Monet painted the same scene. Note, the changes in the hues or colors he used as the day changed around him.

Slide 23

The focus: not to create a photographic duplicate.

Slide 24

Monet’s painting of a building in polluted air. Artists use these same colors today to paint skies that are polluted. with smoke.

Slide 25

In closing The Industrial Revolution helped in that it created time for further inventions to be created that could free up time from previous daily requirements. Also, it standardized production enabling quality and quantity to be increased.

Slide 26

Also, the Industrial Revolution caused an increase in child labor and its abuses. Read “Great Expectations” or “Oliver Twist” by Charles Dickens if you want to learn more about this time in history and what it did regarding child labor.

Slide 27

This time in history created a middle class. This class owned the machinery, the factories, the bakery, the mills. It was the poor and children who worked long days for very little money.

Slide 28

With the factories came pollution. Most factories were fueled by coal or peat. These forms of energy created massive amounts of smoke that began to fill the atmosphere.

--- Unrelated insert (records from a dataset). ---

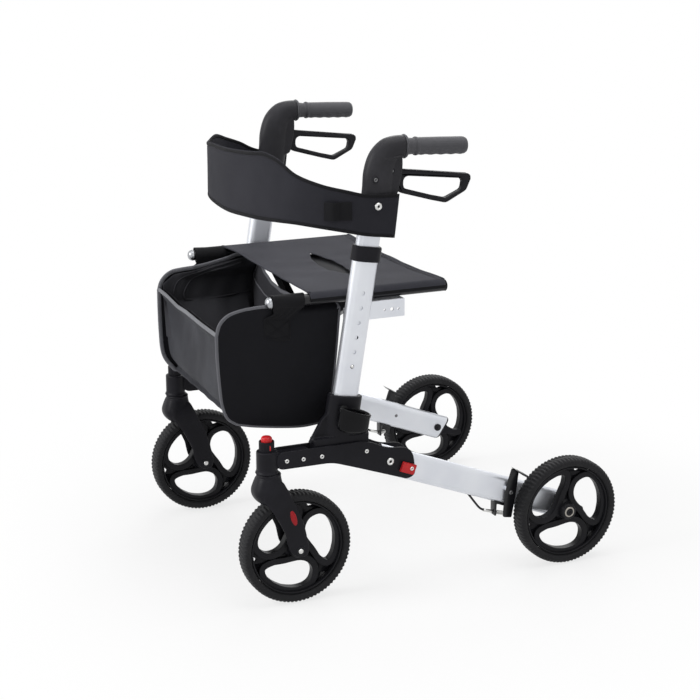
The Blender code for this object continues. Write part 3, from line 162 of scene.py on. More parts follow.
class Paint:
    """A material under construction: its Principled shader, its coordinates and its bump."""

    def __init__(self, name, colour, roughness, metallic=0.0, coat=0.0, sheen=0.0, gloss=0.5):
        self.material = bpy.data.materials.new(name)
        self.material.use_nodes = True
        self.tree = self.material.node_tree
        self.shader = self.tree.nodes["Principled BSDF"]
        self.set("Base Color", (*colour, 1))
        self.set("Roughness", roughness)
        self.set("Metallic", metallic)
        self.set("Coat Weight", coat)
        self.set("Coat Roughness", 0.12)
        self.set("Sheen Weight", sheen)
        self.set("Sheen Roughness", 0.4)
        self.set("Specular IOR Level", gloss)
        self.colour = colour

    def set(self, socket, value):
        place = self.shader.inputs[socket]
        if isinstance(value, Wire):
            self.tree.links.new(value.socket, place)
        else:
            place.default_value = value

    def where(self, kind="Object"):
        """The point on the piece, in metres, or the piece's own UV map."""
        made = self.tree.nodes.new("ShaderNodeTexCoord")
        return Wire(self.tree, made.outputs[kind])

    def axes(self, kind="Object"):
        parts = self.tree.nodes.new("ShaderNodeSeparateXYZ")
        self.tree.links.new(self.where(kind).socket, parts.inputs[0])
        return [Wire(self.tree, output) for output in parts.outputs]

    def noise(self, scale, detail=3.0, roughness=0.55, stretch=(1, 1, 1), kind="Object"):
        """Soft noise from 0 to 1; ``scale`` counts its lumps per metre."""
        spot = add_node(self.tree, "ShaderNodeMapping", _0=self.where(kind), Scale=stretch)
        return add_node(
            self.tree, "ShaderNodeTexNoise", Vector=spot, Scale=scale, Detail=detail, Roughness=roughness
        )

    def bump(self, height, strength, distance):
        """Tilt the surface by a height wire; ``distance`` is the relief in metres."""
        self.set("Normal", add_node(
            self.tree, "ShaderNodeBump", Height=height, Strength=strength, Distance=distance
        ))

    def tint(self, mask, other, base=None):
        """Blend the base colour towards another by a mask wire."""
        return add_node(
            self.tree, "ShaderNodeMix", {"data_type": "RGBA"}, 2,
            _0=mask, _6=base or (*self.colour, 1), _7=(*other, 1),
        )

# %% [markdown]
# The aluminium tubes are anodised: a satin silver with fine drawn streaks along the tube and slight
# cloudiness. A metal with a middling roughness gives the broad soft highlight, and a noise that is
# squeezed across the tube gives the drawing marks.


# %% Silver tubes
def silver_paint():
    paint = Paint("satin anodised aluminium", (0.74, 0.76, 0.80), 0.36, metallic=0.72)
    streaks = paint.noise(90, 4, 0.6, stretch=(7, 7, 0.35))
    clouds = paint.noise(14, 2)
    paint.set("Roughness", streaks * 0.10 + clouds * 0.08 + 0.27)
    paint.set("Base Color", paint.tint(clouds.between(0.35, 0.75), (0.68, 0.70, 0.75)))
    paint.bump(streaks, 0.12, 0.0002)
    return paint.material


SILVER = silver_paint()

# %% [markdown]
# Most black pieces are moulded nylon with a fine spark-eroded grain. Close up the grain is a bump of
# about half a millimetre, and handling polishes it unevenly, so its roughness wanders a little.


# %% Moulded black plastic
def plastic_paint(name, colour, roughness, grain, relief):
    """Moulded plastic: ``grain`` counts its pits per metre, ``relief`` is their depth in metres."""
    paint = Paint(name, colour, roughness, gloss=0.13)
    pits = paint.noise(grain, 2, 0.5)
    wear = paint.noise(24, 3)
    paint.set("Roughness", wear * 0.16 + (roughness - 0.08))
    lighter = tuple(channel * 1.4 for channel in colour)
    paint.set("Base Color", paint.tint(wear.between(0.4, 0.8), lighter))
    paint.bump(pits, 0.35, relief)
    return paint.material


NYLON = plastic_paint("grained black nylon", (0.0085, 0.0083, 0.0110), 0.44, 1500, 0.00012)
WHEEL_NYLON = plastic_paint("satin black wheel nylon", (0.0090, 0.0090, 0.0110), 0.36, 900, 0.00006)
CUP_NYLON = plastic_paint("polished black cup", (0.0040, 0.0040, 0.0050), 0.20, 600, 0.00003)
HANDLE_NYLON = plastic_paint("soft black handle nylon", (0.0300, 0.0296, 0.0335), 0.46, 1400, 0.00011)
LEVER_NYLON = plastic_paint("smooth black nylon", (0.0150, 0.0150, 0.0180), 0.34, 700, 0.00004)

# %% [markdown]
# Tyre rubber is a dull near-black that holds a little dust in its pores. The grips are a softer and
# slightly lighter rubber.


# %% Rubbers
def rubber_paint(name, colour, dust, roughness):
    paint = Paint(name, colour, roughness, sheen=0.05, gloss=0.18)
    pores = paint.noise(1100, 3)
    patches = paint.noise(40, 4)
    paint.set("Base Color", paint.tint(patches.between(0.45, 0.8) * 0.6, dust))
    paint.set("Roughness", patches * 0.14 + (roughness - 0.07))
    paint.bump(pores, 0.4, 0.00010)
    return paint.material


TYRE_RUBBER = rubber_paint("matt tyre rubber", (0.0120, 0.0120, 0.0135), (0.024, 0.024, 0.025), 0.62)
GRIP_RUBBER = rubber_paint("soft grip rubber", (0.086, 0.086, 0.094), (0.105, 0.105, 0.114), 0.55)

# %% [markdown]
# The rails and braces are steel with a glossy black powder coat, which has a faint orange peel. The
# small fastenings are zinc plated, and the release buttons are clear red plastic with a hard shine.


# %% Coated steel, bright steel and red plastic
def coated_paint():
    paint = Paint("gloss black powder coat", (0.008, 0.008, 0.010), 0.30, coat=0.15, gloss=0.30)
    peel = paint.noise(420, 2)
    paint.set("Roughness", peel * 0.10 + 0.26)
    paint.bump(peel, 0.25, 0.00010)
    return paint.material


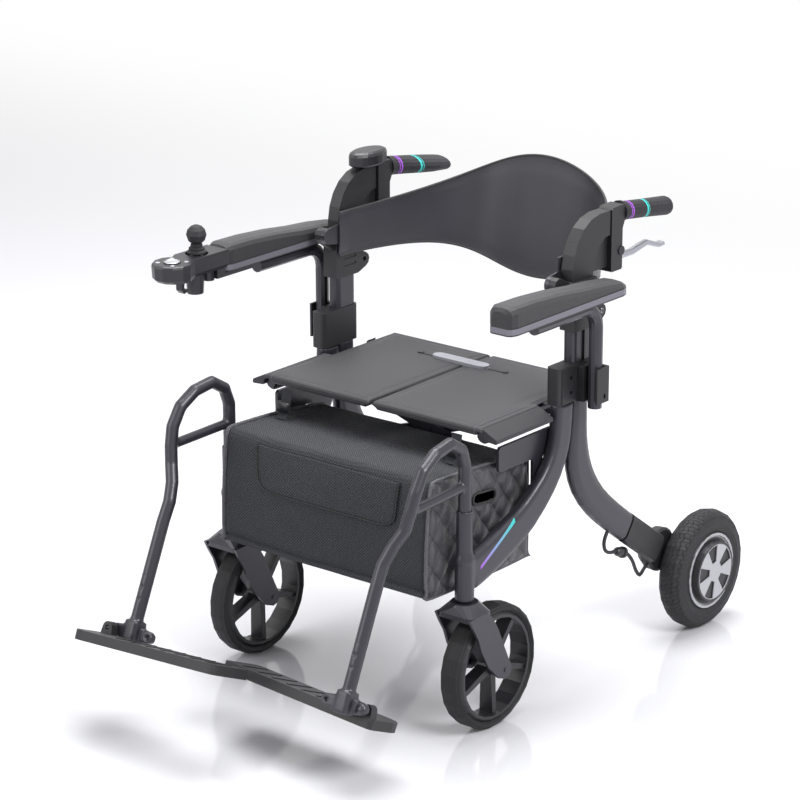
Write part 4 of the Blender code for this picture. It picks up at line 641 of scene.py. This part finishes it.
# Soft goods
SWELL_FRAMES = 20     # frames for which the cloth fills out
QUILT_Y = 26.0        # slope of the diamond seams on the bag's ends: seams per metre along Y
QUILT_Z = 20.0        # and along Z
BAG_REACH = 0.1997    # half width of the bag's wrap
BAG_STEPS = 60        # steps across the wrap
BAG_WALL = 0.0016
BAG_MIDDLE = Vector((0.0, -0.100, 0.320))
BAG_OUTLINE = ((-0.2098, 0.2300), (-0.2218, 0.2420), (-0.2258, 0.2600), (-0.2228, 0.3300),
               (-0.2158, 0.3980), (-0.2098, 0.4100), (-0.1958, 0.4140), (-0.0838, 0.4080),
               (0.0102, 0.3960), (0.0232, 0.3880), (0.0242, 0.3780), (0.0242, 0.2420),
               (0.0122, 0.2280))
STRAP_LINE = ((-0.1080, 0.4560), (-0.1120, 0.4400), (-0.1180, 0.4220), (-0.1250, 0.4130))
SLOT_Y, SLOT_Z = -0.0888, 0.3580      # middle of the hand slot in the bag's ends
SLOT_RADIUS = 0.0090
BAND_ROWS = 18        # steps from the band's low edge to its top edge


def rounded_outline(points, count):
    """The closed outline with softened corners, as count even points, and its length."""
    path = smooth_path([(0.0, y, z) for y, z in points], 8, True)
    lengths = [0.0]
    for a, b in zip(path, path[1:] + path[:1]):
        lengths.append(lengths[-1] + (b - a).length)
    total, found, index = lengths[-1], [], 0
    for i in range(count):
        want = total * i / count
        while lengths[index + 1] < want:
            index += 1
        t = (want - lengths[index]) / (lengths[index + 1] - lengths[index])
        found.append(path[index].lerp(path[(index + 1) % len(path)], t))
    return found, total


def fold_with_frame(obj):
    """Gives the piece a mesh of its own."""
    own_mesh(obj)


def bag_cloth(twill):
    """Front, bottom, back and lid of the bag in one wrap of twill that bellies out and creases."""
    outline, total = rounded_outline(BAG_OUTLINE, 132)
    belly_out, inset, floor_z, floor_share = 0.0035, 0.0012, 0.236, 0.3
    rings = []
    for i in range(BAG_STEPS + 1):
        x = -BAG_REACH + 2 * BAG_REACH * i / BAG_STEPS
        k = 1.0 - (x / BAG_REACH) ** 2
        ring = []
        for p in outline:
            out = (p - BAG_MIDDLE).normalized()
            crease = noise.noise(Vector((x * 9.0, p.y * 5.0, p.z * 26.0))) * 0.0022
            fine = noise.noise(Vector((x * 24.0, p.y * 30.0, p.z * 30.0))) * 0.0007
            push = belly_out * k * max(0.0, -out.y) + crease * (0.35 + 0.65 * k) + fine
            push *= 1.0 if p.z > floor_z else floor_share
            ring.append(Vector((x, p.y, p.z)) + out * (push - inset))
        rings.append(ring)
    verts, faces = skin(rings, capped=False)
    bag = add_piece("bag_cloth", verts, faces, twill, "frame_right", "bag", 70.0)
    add_wall(bag, BAG_WALL)
    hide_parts("bag_body")
    fold_with_frame(bag)
    return rings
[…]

The waterways were filled with factory refuse.

Slide 29

Pollution changed the colors seen by the artists who in turn began to use different colors and techniques in their work.

Slide 30

Artists began to notice the world around them and began to record peasant life and to record what was happening around them during this time.

Slide 31

Artists began to abstract their work, use dots and slashes when using their brushes and the colors they used often expressed feelings rather than what was actually being viewed.